We will use a database of bee collections, traits, and associated plant species that is hosted on Dr. Cariveau’s lab computer and accessible by all students.
The connection information including location, password, and user ID can be obtained by cloning the repository: https://github.umn.edu/dcarivea/ENT5920_DatabaseTutorial
Once connected, you will be able to query 9 tables. There are 7 tables containing data:
bee_traits
collection_event
mn_bees
mn_plants
sites
species_specimen_traits
specimens
There are also two tables containing metadata:
1_metadata_tables
1_metadata_variables
These data are stored in a relational database, meaning the information you may need to aggregate or combine is located in more than one table. However, the information should also be:
- indexed, which makes searching faster
- subject to constraints, which prevent erroneous data entry or modification
- normalized, which means reduced in form so that data have a single representation in the system
Normalization and the process of relationalizing data begin with the design of a schema.

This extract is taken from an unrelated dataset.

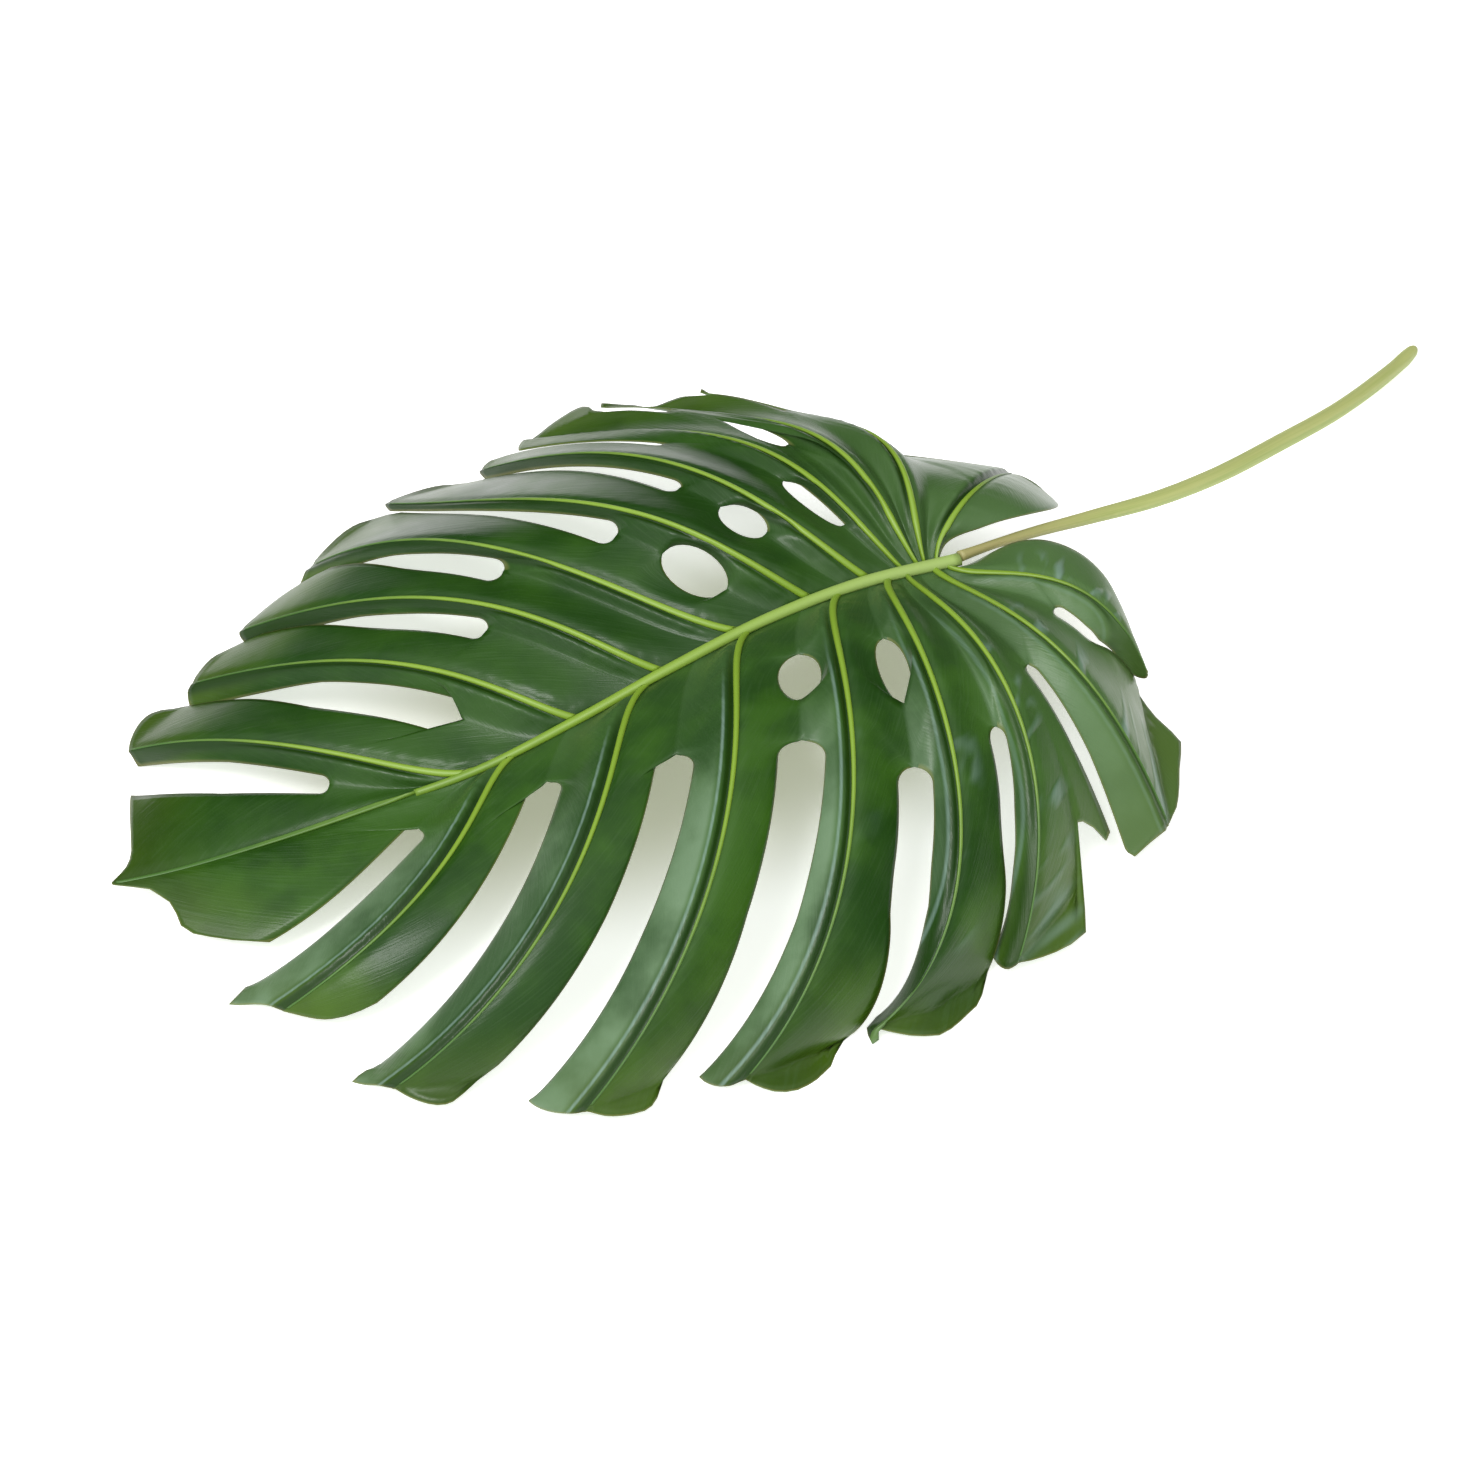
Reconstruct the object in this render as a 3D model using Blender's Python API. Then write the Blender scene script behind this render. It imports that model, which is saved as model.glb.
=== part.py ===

The schema describes the tables and columns of a database, as well as the types of data, constraints, indexes, and relations among tables including foreign keys.
Now that you better understand the idea of normalized and relational data, it is time to interact with the data in that format. To do so we use Structured Query Language, or SQL for short. This is a standard syntax for interacting with relational database, though it can encode multiple programming approaches for actually implementing the results in different database systems.